Once this rock-star hostess is hired, if you persuade her to grant you a seat upstairs, you'll probably spot Hill surveying the dining room and supervising the night's biggest tables. On a recent Friday evening, Catch was fully booked. Hill darted up and down the stairs. He perused a corner of the restaurant where a party of more than ten was dining on $89 Cantonese lobsters and sipping champagne. He pushed three tables together in the coveted center of the room. There sat a group of 20-somethings who looked like they had emerged from the set of a New York TV show — one that was more Gossip Girl and less Girls.

While you nibble on Catch's globally influenced fare, you might overhear, as I did, nearby tables murmuring about how "New York" the space feels or how cool a spot it is. But amid all the whispers and gossip, there is one thing you will rarely catch: compliments for the cuisine.

The restaurant's epicurean ethos is resoundingly uncomplicated: Combine miso or soy with a bit of crunch and then add some fish, fat, sugar, and spice. Take for instance the crunchy rice cakes. Fried baton-shaped rice patties are topped with bigeye tuna tartare and wasabi tobiko — flying fish roe infused with the piquant green Japanese plant. There is also a dish called crispy shrimp, whose fried crustaceans come doused in a cloyingly sweet-and-spicy dressing and served alongside spicy aioli.

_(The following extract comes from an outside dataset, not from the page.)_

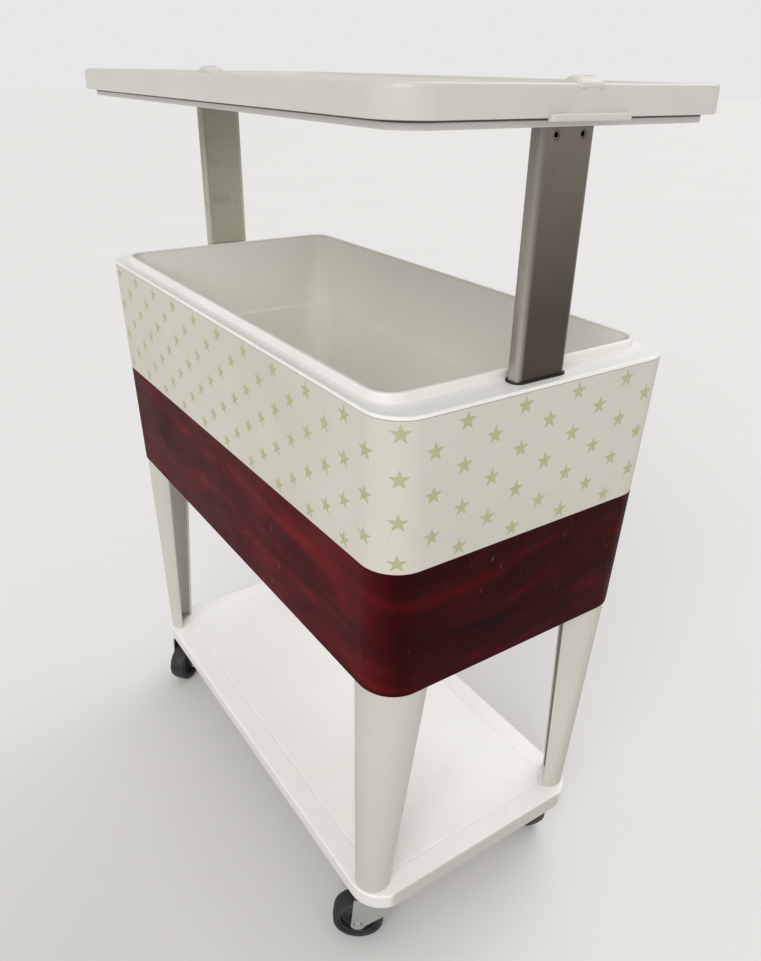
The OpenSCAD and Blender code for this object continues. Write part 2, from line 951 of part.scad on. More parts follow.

Another option is sushi. Rolls are available with either white or brown rice for $12 to $17. The signature Catch Roll is filled with crab, Atlantic salmon, and an overly sweet miso honey. Chicken lettuce cups and caesar salad are also on the bill of fare. And, of course, there's macaroni and lobster cream.

Then there's the menu section called "Cold" (referring to salads and raw fish). Slivers of pristine hamachi are stacked horizontally with daikon, pineapple, and jalapeño and then splashed with a refreshing tomato vinaigrette. Salmon belly carpaccio is crowned with bursts of watercress, sweet-and-sour onions, and a vibrant yuzu dressing. An herb-roasted branzino flakes into rich morsels of the fish's flesh. It is coupled with a risotto-like basmati, sprinkled with chopped vegetables, and seeping with the delectable flavors of butter and cream. Those are the highlights of Catch's otherwise platitudinous cuisine.

As I left Catch after a dinner full of razzle-dazzle, crispy shrimp, and crunchy rice, Hardy Hill was standing downstairs, his eyes momentarily focused on his computer screen. In the crowded, dimly lit room, the monitor's glow reflected off his manicured yet scruffy, chiseled face. Hill glanced to his left. He scanned the packed bar and grinned. The space was teeming with patrons. Many of them dallied — sipping drinks and pining for a seat to finally open upstairs.

Right outside Catch's doors, a Rolls-Royce convertible was parked in the driveway. But no one noticed the handsome car. No one seemed to mind the restaurant's $17 cocktails, long waits, or hackneyed flavors of its sushi rolls and chicken lettuce wraps, either.

Perhaps they were too preoccupied contemplating Top Chef's latest winner or trying to place Hardy Hill's striking visage. Maybe they were cocooned by the myth that South Beach is at its best when it replicates New York-style hype. Or perhaps they didn't care about any of these things at all.